Two families' perspectives on a changing tradition
The crowd of kids cheers in excitement when the white horse passes by, his rider’s red robe and golden staff shimmering in the sun. He is followed by a group of colourfully dressed helpers. Frizzy hair sticks out under their funny hats. White smiles shine through their blackface makeup while they goof around, throwing Pepernoten towards the cheering kids.
Kimia & Javaneh
Kimia, who is thirteen, and her mother Javaneh talk about watching the parade pass by with excitement and fascination. The family is from Iran and moved to The Hague a few days before the Sinterklaas arrival last year. “We had no idea what it was about.” At home they sat together and did some research.
Jibbe & Anne
About an hour or so away, Jibbe, who is nine, and his mother Anne sip tea as they share their memories of celebrating Sinterklaas since Anne was a little girl. It is a tradition that has been part of their family for as long as they can remember. “I always find myself excited for when it’s coming again,'' Anne says.
Sinterklaas has been a tradition in the Netherlands since the Middle Ages. Every year, somewhere around mid-November, Sinterklaas arrives on a steamboat from Spain, accompanied by his helpers, the “Zwarte Pieten”, or Black Petes. On the 5th of December, Anne & Jibbe always get together with family to celebrate.
Zwarte Piet is a character that was first introduced into the tradition in 1850, when he appeared as Sinterklaas’ “knecht”, or servant, in a children’s book. Over the years, Zwarte Piet has gone through many different phases, while the appearance of Sinterklaas has remained mostly constant.
When asked to describe Zwarte Piet, Jibbe seems confused at first. “From the inside or outside?” he asks. His face painted black doesn’t seem to stand out to Jibbe. He is much more interested in their funny clothing, and most importantly: presents.
This year, Kimia and her mother watched the parade again, but it was different.

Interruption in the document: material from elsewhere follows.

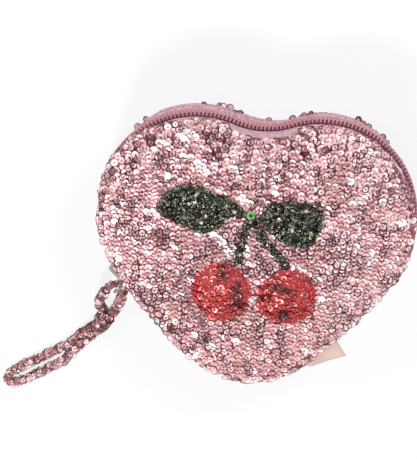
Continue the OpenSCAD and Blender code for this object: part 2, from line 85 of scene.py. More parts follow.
def flank_centre():
    """The centre of the slow arc that touches the lobe and the tip."""
    gap = TIP_C - LOBE_C
    dist = np.linalg.norm(gap)
    along = gap / dist
    to_lobe, to_tip = SIDE_R - LOBE_R, SIDE_R - TIP_R
    foot = (to_lobe ** 2 - to_tip ** 2 + dist ** 2) / (2 * dist)
    rise = math.sqrt(to_lobe ** 2 - foot ** 2)
    return LOBE_C + foot * along - rise * np.array([-along[1], along[0]])


def direction(v):
    return math.degrees(math.atan2(v[1], v[0]))


SIDE_C = flank_centre()
NOTCH_TO = direction((LOBE_X, LOBE_Y - NOTCH_Y))
LOBE_FROM, LOBE_TO = NOTCH_TO + 180, direction(LOBE_C - SIDE_C)
SIDE_TO = direction(TIP_C - SIDE_C)


def circle(a):
    return np.column_stack([np.cos(a), np.sin(a)])


def arc_points(centre, r, start, end, step=0.4):
    n = max(3, int(abs(end - start) * math.pi / 180 * r / step))
    return centre + r * circle(np.radians(np.linspace(start, end, n, endpoint=False)))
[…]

A rise in protests against Zwarte Piet has led to some changes. Municipalities and companies have introduced a new character: Roetveegpiet, or “Soot Piet.” Soot Piet only has a few soot stripes on his face, which still fits the story that Piet is black from going down the chimney to deliver presents. The popular TV show Het Sinterklaasjournaal (“Sinterklaas News”) has also jumped on the bandwagon of Roetveegpiet.
Anne also talks about the changes she sees in Zwarte Piet. She represents the growing number of parents in the Netherlands that see the different representations, like Soot Piet, as a good thing.
Kimia is thirteen and lived most of her life abroad. Since moving to the Netherlands, she is attending the International School of The Hague. In school the Zwarte Piet discussion with her classmates is very much alive.
Kimia avoids the discussion but can see both sides of the coin.
Kimia believes the tradition was not intended to be racist. In fact, during the first Sinterklaas celebrations, most Piets were white. So, would kids even notice a change of Zwarte Piet? “Probably not”, Kimia says. The most important thing for them are the Pepernoten and the presents. At her school the Piets don’t wear blackface and nobody cares.
Starting to get a little bit uncomfortable, Anne tries to recall a story about her husband’s friend.
Kimia and Javaneh don’t celebrate Sinterklaas. As outsiders, they try to understand both sides of the debate. But they do find it important to discuss the Zwarte Piet issue. It could help kids to learn about racism that happened in the past. And who knows, maybe people become more open minded and open to change in other areas.
For Anne and Jibbe, Sinterklaas is one of their favourite traditions. They love both Sinterklaas and Zwarte Piet. If anything, they prove that the appearance of Zwarte Piet does not matter to most children. “It wouldn’t change the way we celebrate Sinterklaas at all.”